SHORT PROBLEM:
Take the listing and print it in full, exactly as given.

RAW DATA:
☆ ☆ ☆ ☆ ☆ ☆ ☆
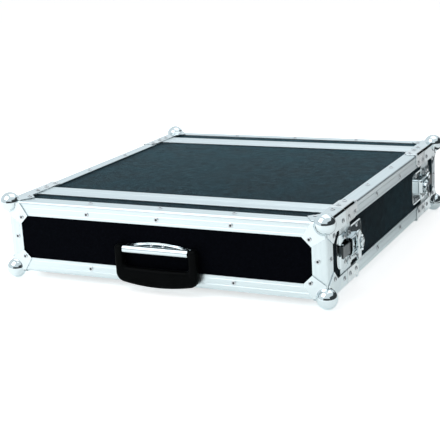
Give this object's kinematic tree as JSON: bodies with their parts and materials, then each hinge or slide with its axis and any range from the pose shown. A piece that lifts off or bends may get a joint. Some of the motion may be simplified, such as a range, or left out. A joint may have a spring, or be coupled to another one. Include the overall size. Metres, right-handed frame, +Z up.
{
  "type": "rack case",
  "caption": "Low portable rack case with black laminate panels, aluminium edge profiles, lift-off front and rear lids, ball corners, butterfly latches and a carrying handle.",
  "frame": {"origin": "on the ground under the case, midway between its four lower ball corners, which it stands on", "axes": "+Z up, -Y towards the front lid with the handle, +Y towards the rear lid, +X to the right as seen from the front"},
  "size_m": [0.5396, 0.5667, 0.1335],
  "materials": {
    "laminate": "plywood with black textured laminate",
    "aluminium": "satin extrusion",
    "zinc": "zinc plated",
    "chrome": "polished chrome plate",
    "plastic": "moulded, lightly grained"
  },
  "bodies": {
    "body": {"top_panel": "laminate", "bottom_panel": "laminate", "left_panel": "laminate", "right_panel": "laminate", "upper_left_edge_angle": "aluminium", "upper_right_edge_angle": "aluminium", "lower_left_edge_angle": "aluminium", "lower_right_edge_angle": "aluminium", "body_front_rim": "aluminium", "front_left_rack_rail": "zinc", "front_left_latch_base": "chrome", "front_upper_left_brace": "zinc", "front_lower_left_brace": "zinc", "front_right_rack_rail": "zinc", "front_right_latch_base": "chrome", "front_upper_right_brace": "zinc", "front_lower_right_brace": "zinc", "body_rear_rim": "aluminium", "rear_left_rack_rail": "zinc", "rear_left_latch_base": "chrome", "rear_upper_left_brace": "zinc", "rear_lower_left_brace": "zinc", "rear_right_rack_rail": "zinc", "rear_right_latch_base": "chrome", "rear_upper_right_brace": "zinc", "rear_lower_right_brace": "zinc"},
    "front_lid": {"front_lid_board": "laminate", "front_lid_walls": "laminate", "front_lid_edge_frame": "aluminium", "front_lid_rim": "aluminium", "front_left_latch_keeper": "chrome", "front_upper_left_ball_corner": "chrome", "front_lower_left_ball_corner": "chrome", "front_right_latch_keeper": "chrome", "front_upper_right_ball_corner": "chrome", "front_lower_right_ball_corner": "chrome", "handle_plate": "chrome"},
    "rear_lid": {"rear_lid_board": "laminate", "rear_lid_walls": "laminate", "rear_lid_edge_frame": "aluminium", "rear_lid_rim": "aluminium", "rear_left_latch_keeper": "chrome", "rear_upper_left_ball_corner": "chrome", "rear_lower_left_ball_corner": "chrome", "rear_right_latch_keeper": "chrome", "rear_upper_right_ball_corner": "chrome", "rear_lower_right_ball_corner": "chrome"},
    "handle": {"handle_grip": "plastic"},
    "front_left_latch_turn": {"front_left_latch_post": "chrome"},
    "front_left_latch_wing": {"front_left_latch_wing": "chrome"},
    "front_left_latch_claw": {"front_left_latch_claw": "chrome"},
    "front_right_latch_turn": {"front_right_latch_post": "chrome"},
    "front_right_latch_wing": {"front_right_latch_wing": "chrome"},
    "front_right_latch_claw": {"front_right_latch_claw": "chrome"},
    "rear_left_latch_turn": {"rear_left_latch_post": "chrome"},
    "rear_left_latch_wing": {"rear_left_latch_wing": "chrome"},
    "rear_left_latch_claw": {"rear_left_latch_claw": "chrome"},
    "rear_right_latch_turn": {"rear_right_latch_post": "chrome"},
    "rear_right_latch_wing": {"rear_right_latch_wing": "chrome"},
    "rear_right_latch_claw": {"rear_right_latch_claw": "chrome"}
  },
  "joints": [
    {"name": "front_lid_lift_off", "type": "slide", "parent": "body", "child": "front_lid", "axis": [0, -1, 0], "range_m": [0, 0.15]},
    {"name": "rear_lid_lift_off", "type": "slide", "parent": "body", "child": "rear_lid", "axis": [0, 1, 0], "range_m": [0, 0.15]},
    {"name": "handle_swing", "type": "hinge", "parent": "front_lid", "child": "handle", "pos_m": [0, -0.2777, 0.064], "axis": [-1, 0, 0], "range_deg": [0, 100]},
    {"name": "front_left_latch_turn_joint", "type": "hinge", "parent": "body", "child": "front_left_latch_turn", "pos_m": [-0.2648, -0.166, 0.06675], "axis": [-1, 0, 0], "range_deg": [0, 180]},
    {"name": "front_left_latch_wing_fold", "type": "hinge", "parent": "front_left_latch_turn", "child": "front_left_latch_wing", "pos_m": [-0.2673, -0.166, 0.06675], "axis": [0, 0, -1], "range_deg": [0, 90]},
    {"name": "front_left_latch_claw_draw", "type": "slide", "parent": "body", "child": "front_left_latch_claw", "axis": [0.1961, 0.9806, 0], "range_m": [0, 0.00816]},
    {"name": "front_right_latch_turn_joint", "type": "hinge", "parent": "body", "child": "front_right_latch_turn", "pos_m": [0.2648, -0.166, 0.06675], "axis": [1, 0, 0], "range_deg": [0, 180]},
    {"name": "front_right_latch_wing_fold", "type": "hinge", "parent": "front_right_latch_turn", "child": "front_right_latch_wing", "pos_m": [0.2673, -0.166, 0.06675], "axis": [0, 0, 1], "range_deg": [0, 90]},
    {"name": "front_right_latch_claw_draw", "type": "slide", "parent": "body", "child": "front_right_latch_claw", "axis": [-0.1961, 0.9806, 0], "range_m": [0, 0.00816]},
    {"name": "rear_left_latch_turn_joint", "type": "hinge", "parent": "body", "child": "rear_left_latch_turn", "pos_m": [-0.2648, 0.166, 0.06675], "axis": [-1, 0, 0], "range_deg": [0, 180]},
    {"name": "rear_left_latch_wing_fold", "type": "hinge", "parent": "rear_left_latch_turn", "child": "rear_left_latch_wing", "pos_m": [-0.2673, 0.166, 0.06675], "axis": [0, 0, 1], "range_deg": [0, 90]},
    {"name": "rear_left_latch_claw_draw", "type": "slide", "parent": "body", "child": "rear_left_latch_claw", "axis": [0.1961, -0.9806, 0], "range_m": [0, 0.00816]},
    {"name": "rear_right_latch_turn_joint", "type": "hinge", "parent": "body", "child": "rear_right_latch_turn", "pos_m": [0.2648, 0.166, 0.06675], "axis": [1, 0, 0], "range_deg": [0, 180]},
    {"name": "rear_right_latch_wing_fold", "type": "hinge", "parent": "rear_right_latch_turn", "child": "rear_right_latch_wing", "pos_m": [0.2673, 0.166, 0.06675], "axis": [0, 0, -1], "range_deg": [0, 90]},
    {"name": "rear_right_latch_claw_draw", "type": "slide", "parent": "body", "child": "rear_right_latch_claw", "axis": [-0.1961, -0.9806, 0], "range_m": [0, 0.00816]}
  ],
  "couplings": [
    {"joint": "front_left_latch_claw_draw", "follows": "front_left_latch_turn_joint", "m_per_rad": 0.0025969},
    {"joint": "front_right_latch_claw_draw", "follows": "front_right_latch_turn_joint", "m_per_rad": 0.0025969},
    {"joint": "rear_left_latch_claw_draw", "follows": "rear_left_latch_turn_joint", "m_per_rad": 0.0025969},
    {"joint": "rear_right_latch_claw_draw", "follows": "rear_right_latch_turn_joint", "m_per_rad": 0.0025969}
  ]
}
☆ ☆ ☆ ☆ ☆ ☆ ☆
RESULT BELOW:
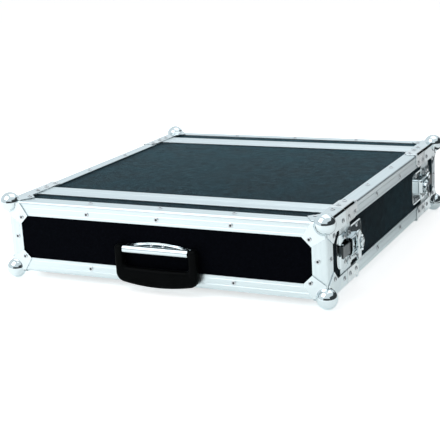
Give this object's kinematic tree as JSON: bodies with their parts and materials, then each hinge or slide with its axis and any range from the pose shown. A piece that lifts off or bends may get a joint. Some of the motion may be simplified, such as a range, or left out. A joint may have a spring, or be coupled to another one. Include the overall size. Metres, right-handed frame, +Z up.
{
  "type": "rack case",
  "caption": "Low portable rack case with black laminate panels, aluminium edge profiles, lift-off front and rear lids, ball corners, butterfly latches and a carrying handle.",
  "frame": {"origin": "on the ground under the case, midway between its four lower ball corners, which it stands on", "axes": "+Z up, -Y towards the front lid with the handle, +Y towards the rear lid, +X to the right as seen from the front"},
  "size_m": [0.5396, 0.5667, 0.1335],
  "materials": {
    "laminate": "plywood with black textured laminate",
    "aluminium": "satin extrusion",
    "zinc": "zinc plated",
    "chrome": "polished chrome plate",
    "plastic": "moulded, lightly grained"
  },
  "bodies": {
    "body": {"top_panel": "laminate", "bottom_panel": "laminate", "left_panel": "laminate", "right_panel": "laminate", "upper_left_edge_angle": "aluminium", "upper_right_edge_angle": "aluminium", "lower_left_edge_angle": "aluminium", "lower_right_edge_angle": "aluminium", "body_front_rim": "aluminium", "front_left_rack_rail": "zinc", "front_left_latch_base": "chrome", "front_upper_left_brace": "zinc", "front_lower_left_brace": "zinc", "front_right_rack_rail": "zinc", "front_right_latch_base": "chrome", "front_upper_right_brace": "zinc", "front_lower_right_brace": "zinc", "body_rear_rim": "aluminium", "rear_left_rack_rail": "zinc", "rear_left_latch_base": "chrome", "rear_upper_left_brace": "zinc", "rear_lower_left_brace": "zinc", "rear_right_rack_rail": "zinc", "rear_right_latch_base": "chrome", "rear_upper_right_brace": "zinc", "rear_lower_right_brace": "zinc"},
    "front_lid": {"front_lid_board": "laminate", "front_lid_walls": "laminate", "front_lid_edge_frame": "aluminium", "front_lid_rim": "aluminium", "front_left_latch_keeper": "chrome", "front_upper_left_ball_corner": "chrome", "front_lower_left_ball_corner": "chrome", "front_right_latch_keeper": "chrome", "front_upper_right_ball_corner": "chrome", "front_lower_right_ball_corner": "chrome", "handle_plate": "chrome"},
    "rear_lid": {"rear_lid_board": "laminate", "rear_lid_walls": "laminate", "rear_lid_edge_frame": "aluminium", "rear_lid_rim": "aluminium", "rear_left_latch_keeper": "chrome", "rear_upper_left_ball_corner": "chrome", "rear_lower_left_ball_corner": "chrome", "rear_right_latch_keeper": "chrome", "rear_upper_right_ball_corner": "chrome", "rear_lower_right_ball_corner": "chrome"},
    "handle": {"handle_grip": "plastic"},
    "front_left_latch_turn": {"front_left_latch_post": "chrome"},
    "front_left_latch_wing": {"front_left_latch_wing": "chrome"},
    "front_left_latch_claw": {"front_left_latch_claw": "chrome"},
    "front_right_latch_turn": {"front_right_latch_post": "chrome"},
    "front_right_latch_wing": {"front_right_latch_wing": "chrome"},
    "front_right_latch_claw": {"front_right_latch_claw": "chrome"},
    "rear_left_latch_turn": {"rear_left_latch_post": "chrome"},
    "rear_left_latch_wing": {"rear_left_latch_wing": "chrome"},
    "rear_left_latch_claw": {"rear_left_latch_claw": "chrome"},
    "rear_right_latch_turn": {"rear_right_latch_post": "chrome"},
    "rear_right_latch_wing": {"rear_right_latch_wing": "chrome"},
    "rear_right_latch_claw": {"rear_right_latch_claw": "chrome"}
  },
  "joints": [
    {"name": "front_lid_lift_off", "type": "slide", "parent": "body", "child": "front_lid", "axis": [0, -1, 0], "range_m": [0, 0.15]},
    {"name": "rear_lid_lift_off", "type": "slide", "parent": "body", "child": "rear_lid", "axis": [0, 1, 0], "range_m": [0, 0.15]},
    {"name": "handle_swing", "type": "hinge", "parent": "front_lid", "child": "handle", "pos_m": [0, -0.2777, 0.064], "axis": [-1, 0, 0], "range_deg": [0, 100]},
    {"name": "front_left_latch_turn_joint", "type": "hinge", "parent": "body", "child": "front_left_latch_turn", "pos_m": [-0.2648, -0.166, 0.06675], "axis": [-1, 0, 0], "range_deg": [0, 180]},
    {"name": "front_left_latch_wing_fold", "type": "hinge", "parent": "front_left_latch_turn", "child": "front_left_latch_wing", "pos_m": [-0.2673, -0.166, 0.06675], "axis": [0, 0, -1], "range_deg": [0, 90]},
    {"name": "front_left_latch_claw_draw", "type": "slide", "parent": "body", "child": "front_left_latch_claw", "axis": [0.1961, 0.9806, 0], "range_m": [0, 0.00816]},
    {"name": "front_right_latch_turn_joint", "type": "hinge", "parent": "body", "child": "front_right_latch_turn", "pos_m": [0.2648, -0.166, 0.06675], "axis": [1, 0, 0], "range_deg": [0, 180]},
    {"name": "front_right_latch_wing_fold", "type": "hinge", "parent": "front_right_latch_turn", "child": "front_right_latch_wing", "pos_m": [0.2673, -0.166, 0.06675], "axis": [0, 0, 1], "range_deg": [0, 90]},
    {"name": "front_right_latch_claw_draw", "type": "slide", "parent": "body", "child": "front_right_latch_claw", "axis": [-0.1961, 0.9806, 0], "range_m": [0, 0.00816]},
    {"name": "rear_left_latch_turn_joint", "type": "hinge", "parent": "body", "child": "rear_left_latch_turn", "pos_m": [-0.2648, 0.166, 0.06675], "axis": [-1, 0, 0], "range_deg": [0, 180]},
    {"name": "rear_left_latch_wing_fold", "type": "hinge", "parent": "rear_left_latch_turn", "child": "rear_left_latch_wing", "pos_m": [-0.2673, 0.166, 0.06675], "axis": [0, 0, 1], "range_deg": [0, 90]},
    {"name": "rear_left_latch_claw_draw", "type": "slide", "parent": "body", "child": "rear_left_latch_claw", "axis": [0.1961, -0.9806, 0], "range_m": [0, 0.00816]},
    {"name": "rear_right_latch_turn_joint", "type": "hinge", "parent": "body", "child": "rear_right_latch_turn", "pos_m": [0.2648, 0.166, 0.06675], "axis": [1, 0, 0], "range_deg": [0, 180]},
    {"name": "rear_right_latch_wing_fold", "type": "hinge", "parent": "rear_right_latch_turn", "child": "rear_right_latch_wing", "pos_m": [0.2673, 0.166, 0.06675], "axis": [0, 0, -1], "range_deg": [0, 90]},
    {"name": "rear_right_latch_claw_draw", "type": "slide", "parent": "body", "child": "rear_right_latch_claw", "axis": [-0.1961, -0.9806, 0], "range_m": [0, 0.00816]}
  ],
  "couplings": [
    {"joint": "front_left_latch_claw_draw", "follows": "front_left_latch_turn_joint", "m_per_rad": 0.0025969},
    {"joint": "front_right_latch_claw_draw", "follows": "front_right_latch_turn_joint", "m_per_rad": 0.0025969},
    {"joint": "rear_left_latch_claw_draw", "follows": "rear_left_latch_turn_joint", "m_per_rad": 0.0025969},
    {"joint": "rear_right_latch_claw_draw", "follows": "rear_right_latch_turn_joint", "m_per_rad": 0.0025969}
  ]
}